Les églises chrétiennes sont manifestement présentes dans tous les compartiments de la vie sociale à Lomé. Ce développement et ce cheminement vers les premières étapes de la maturité vont être sanctionnées, pour ce qui est de l’Eglise catholique, par la nomination, en mars 1962, du premier archevêque togolais, en la personne de Mgr Robert Dosseh-Anyron. Alors que pour, l’Eglise évangélique la période de la mission s’était pratiquement achevée en 1922, avec l’accession aux responsabilités du pasteur Aku, suivi du pasteur Quist en 1931, puis du pasteur Baeta, pour l’Eglise catholique, l’ère de la mission ne s’était achevée qu’en 1955. Avec la nomination de Mgr Dosseh, en 1962, s’est ouverte une nouvelle période d’insertion dans la vie de Lomé, qui se déroule maintenant depuis près de quatre décennies.

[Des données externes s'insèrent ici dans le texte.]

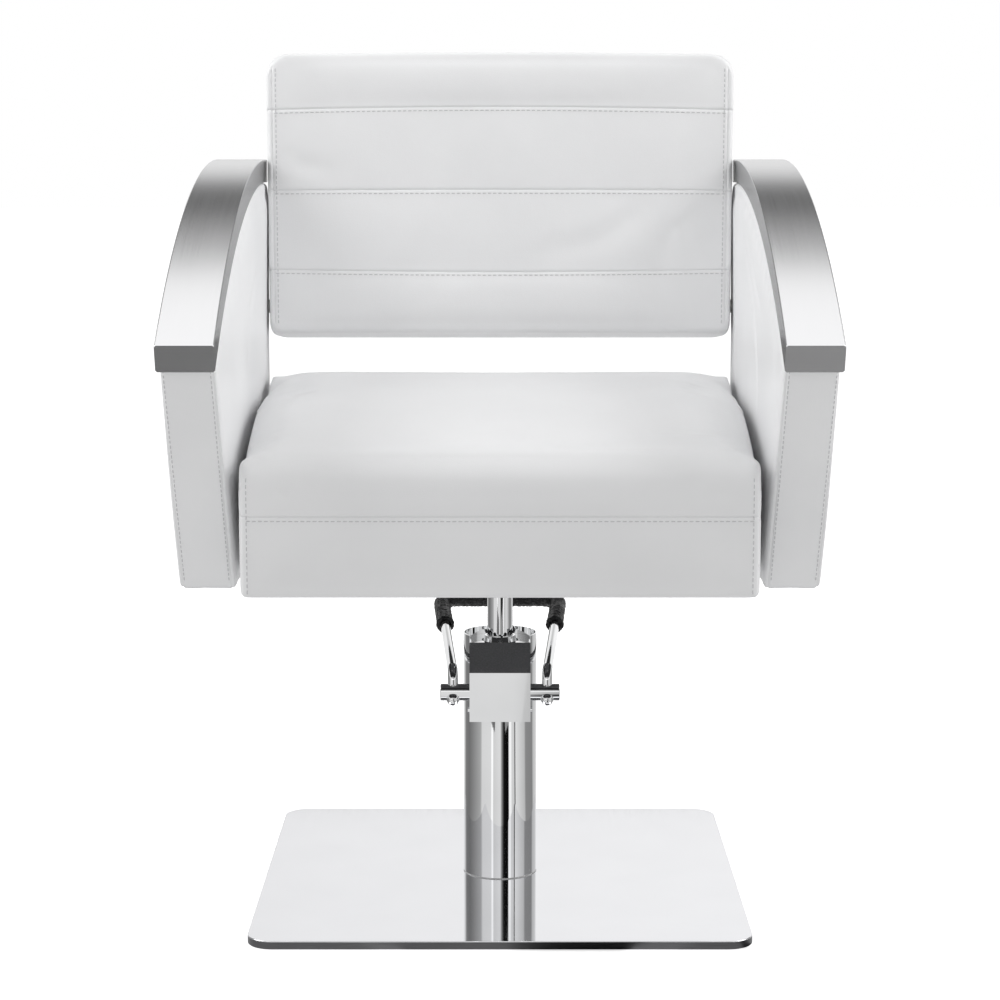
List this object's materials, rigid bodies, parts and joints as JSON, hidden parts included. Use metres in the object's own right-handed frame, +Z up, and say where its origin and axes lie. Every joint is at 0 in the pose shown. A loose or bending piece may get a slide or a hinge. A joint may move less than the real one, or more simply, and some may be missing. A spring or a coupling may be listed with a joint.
{
  "type": "styling chair",
  "caption": "Hydraulic salon styling chair: padded seat and backrest between upholstered arms topped by curved steel straps, on a chrome pump column with foot lever and square base plate.",
  "frame": {"origin": "on the floor, on the column's axis, at the middle of the base plate's anti-slip mat", "axes": "+Z up along the column, -Y towards where the sitter faces, +X to the right for someone looking at the chair's front"},
  "size_m": [0.623, 0.6046, 0.8523],
  "materials": {
    "mat_rubber": "matte",
    "polished_plate": "polished",
    "chrome": "polished",
    "zinc_steel": "satin",
    "strap_steel": "satin",
    "ground_steel": "satin",
    "cast_head": "satin",
    "bronze": "satin",
    "seal_rubber": "satin",
    "grip_rubber": "matte",
    "plywood": "matte",
    "white_vinyl": "satin",
    "dust_cloth": "matte"
  },
  "bodies": {
    "base": {"anti_slip_mat": "mat_rubber", "base_plate": "polished_plate", "pump_foot": "cast_head", "base_bolts": "zinc_steel", "foot_gasket": "seal_rubber", "column_cover": "chrome", "reservoir_tube": "ground_steel", "ram_cylinder": "ground_steel", "pump_head": "cast_head", "rod_bush": "bronze", "rod_seal": "seal_rubber", "gland_ring": "chrome", "shaft_bushes": "bronze", "head_cap": "chrome", "head_cover": "chrome", "cover_screws": "chrome", "plunger_spring": "ground_steel", "release_spring": "ground_steel"},
    "lift": {"piston": "ground_steel", "piston_seal": "seal_rubber"},
    "foot_lever": {"lever_shaft": "chrome", "lever_bar": "chrome", "clamp_bolts": "chrome", "lever_grip": "grip_rubber", "lever_cam": "ground_steel"},
    "plunger": {"pump_plunger": "ground_steel"},
    "release": {"release_pin": "ground_steel"},
    "chair": {"seat_mount_plate": "cast_head", "mount_bolts": "zinc_steel", "seat_board": "plywood", "seat_dust_cover": "dust_cloth", "seat_socket": "chrome", "lift_rod": "chrome", "seat_side_rails": "plywood", "seat_cushion": "white_vinyl", "arm_strap_left": "strap_steel", "arm_core_left": "plywood", "arm_upholstery_left": "white_vinyl", "arm_strap_right": "strap_steel", "arm_core_right": "plywood", "arm_upholstery_right": "white_vinyl", "strap_screws": "zinc_steel", "arm_bolts": "chrome", "arm_washers": "chrome", "arm_sleeves": "zinc_steel", "back_cushion": "white_vinyl", "back_frame": "plywood", "back_rear_pad": "white_vinyl", "threaded_inserts": "zinc_steel"}
  },
  "joints": [
    {"name": "seat_lift", "type": "slide", "parent": "base", "child": "lift", "axis": [0, 0, 1], "range_m": [0, 0.15]},
    {"name": "seat_swivel", "type": "hinge", "parent": "lift", "child": "chair", "pos_m": [0, 0, 0], "axis": [0, 0, 1], "continuous": true},
    {"name": "lever_press", "type": "hinge", "parent": "base", "child": "foot_lever", "pos_m": [0, -0.046, 0.207], "axis": [-1, 0, 0], "range_deg": [0, 25], "stiffness_Nm_per_rad": 6, "springref_deg": -28.65},
    {"name": "plunger_stroke", "type": "slide", "parent": "base", "child": "plunger", "axis": [0, 0, -1], "range_m": [0, 0.0088], "deforming": ["plunger_spring"]},
    {"name": "release_press", "type": "slide", "parent": "base", "child": "release", "axis": [0, 0, -1], "range_m": [0, 0.002], "stiffness_N_per_m": 300, "springref_m": -0.004, "deforming": ["release_spring"]}
  ],
  "couplings": [
    {"joint": "plunger_stroke", "follows": "lever_press", "m_per_rad": 0.02}
  ]
}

Elle aussi mérite étude et évaluation, et j’espère que l’occasion de les réaliser ne va pas tarder à se présenter.



 

[1] A laquelle on assimilera quelques Suisses de langue allemande.

[2] La première fut construite à l’emplacement du futur magasin ‘’Hollando’’ à l’extrémité est de la rue du Commerce.

[3] A l’emplacement de l’actuel ‘’bloc synodal’’.

[4] Ecole rasée en 1990. L’école de la rue Foch vient de perdre son étage en bois.

[5] Le RP Dogli, ordonné à Cape Coast en juillet 1922, venait de Gold Coast.

[6] Le 14 septembre 1955, le vicariat apostolique de Lomé devient archidiocèse, et Mgr Strebler (un grand bâtisseur lui aussi) son premier archevêque.

BIBLIOGRAPHIE

AGBOBLY-ATAYI B., 1980 : L’Enseignement français au Sud-Togo dans l’entre-deux- guerres : Scolarisation et perspectives socio-politique (1914-1939). Thèse de doctorat de IIIè cycle d’histoire, Paris, pp. 338-340.

DEBRUNNER H., 1965 : A church between colonial powers : A study of the church in Togo. Londres.

MARGUERAT Y. PELEI T., 1992 : Si Lomé m’était contée,Tome1. Lomé, Presses de l’UB.

MÜLLET K., : Geschichte des Katholischen Kirche in Togo, Steyler Verlagsbuchhand-lung Kaldenkirchen. Traduit de l’allemand et adapté par G. Athanasiadès, 1968 : Histoire de l’Eglise catholique au Togo. Lomé, Editions Librairie Bon Pasteur.